■ **What the exercise asks**: Each line containing the word "scene" must be reported.

■ **Record extracts**:
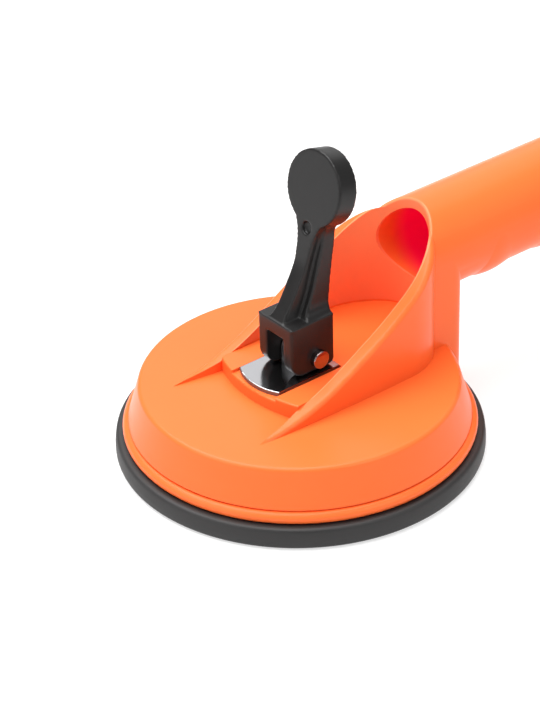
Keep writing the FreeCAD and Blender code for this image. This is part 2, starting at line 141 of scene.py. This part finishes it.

---

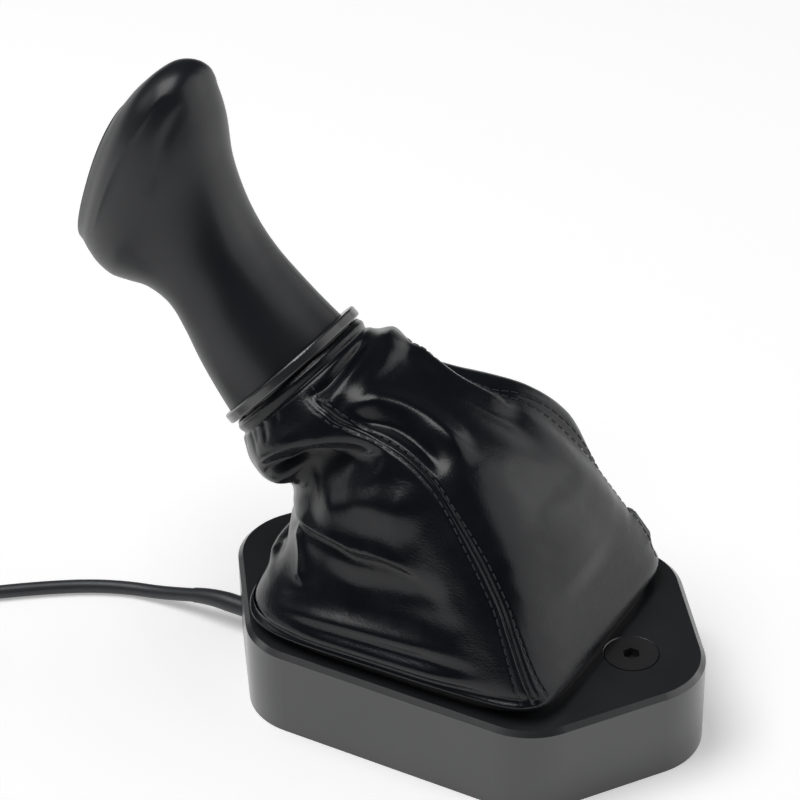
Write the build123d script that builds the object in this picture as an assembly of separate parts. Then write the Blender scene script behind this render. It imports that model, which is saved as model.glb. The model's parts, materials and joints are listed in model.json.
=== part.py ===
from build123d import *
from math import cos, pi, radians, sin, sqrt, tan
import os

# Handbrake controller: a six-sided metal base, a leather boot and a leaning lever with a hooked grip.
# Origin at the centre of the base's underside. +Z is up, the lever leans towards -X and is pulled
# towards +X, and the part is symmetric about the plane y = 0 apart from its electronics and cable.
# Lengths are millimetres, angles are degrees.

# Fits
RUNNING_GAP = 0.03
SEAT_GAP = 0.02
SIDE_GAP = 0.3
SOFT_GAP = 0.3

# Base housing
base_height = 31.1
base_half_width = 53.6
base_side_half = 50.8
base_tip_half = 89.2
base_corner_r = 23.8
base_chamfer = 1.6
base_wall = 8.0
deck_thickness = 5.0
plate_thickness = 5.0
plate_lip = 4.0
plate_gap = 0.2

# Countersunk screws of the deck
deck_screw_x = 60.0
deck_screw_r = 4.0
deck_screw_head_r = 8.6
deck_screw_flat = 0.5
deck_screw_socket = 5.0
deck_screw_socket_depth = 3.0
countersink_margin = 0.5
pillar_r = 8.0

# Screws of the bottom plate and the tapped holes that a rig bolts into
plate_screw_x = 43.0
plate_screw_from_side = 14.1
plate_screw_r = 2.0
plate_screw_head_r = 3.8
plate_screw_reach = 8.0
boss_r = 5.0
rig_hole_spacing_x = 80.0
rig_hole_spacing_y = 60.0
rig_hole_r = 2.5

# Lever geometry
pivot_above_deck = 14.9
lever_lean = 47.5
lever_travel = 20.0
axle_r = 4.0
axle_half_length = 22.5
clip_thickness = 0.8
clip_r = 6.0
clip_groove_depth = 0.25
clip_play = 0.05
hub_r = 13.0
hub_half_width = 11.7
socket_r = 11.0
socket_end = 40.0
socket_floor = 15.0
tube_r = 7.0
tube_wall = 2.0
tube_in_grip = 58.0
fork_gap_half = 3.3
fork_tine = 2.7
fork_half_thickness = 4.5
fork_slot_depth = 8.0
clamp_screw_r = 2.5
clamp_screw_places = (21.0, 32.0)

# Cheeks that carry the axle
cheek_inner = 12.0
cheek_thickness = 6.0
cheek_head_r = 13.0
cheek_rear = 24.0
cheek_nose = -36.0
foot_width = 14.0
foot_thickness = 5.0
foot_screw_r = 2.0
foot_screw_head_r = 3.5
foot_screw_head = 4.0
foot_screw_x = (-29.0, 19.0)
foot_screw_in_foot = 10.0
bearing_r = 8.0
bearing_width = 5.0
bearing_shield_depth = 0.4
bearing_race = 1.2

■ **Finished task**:
Keep writing the FreeCAD and Blender code for this image. This is part 2, starting at line 141 of scene.py. This part finishes it.
Write the build123d script that builds the object in this picture as an assembly of separate parts. Then write the Blender scene script behind this render. It imports that model, which is saved as model.glb. The model's parts, materials and joints are listed in model.json.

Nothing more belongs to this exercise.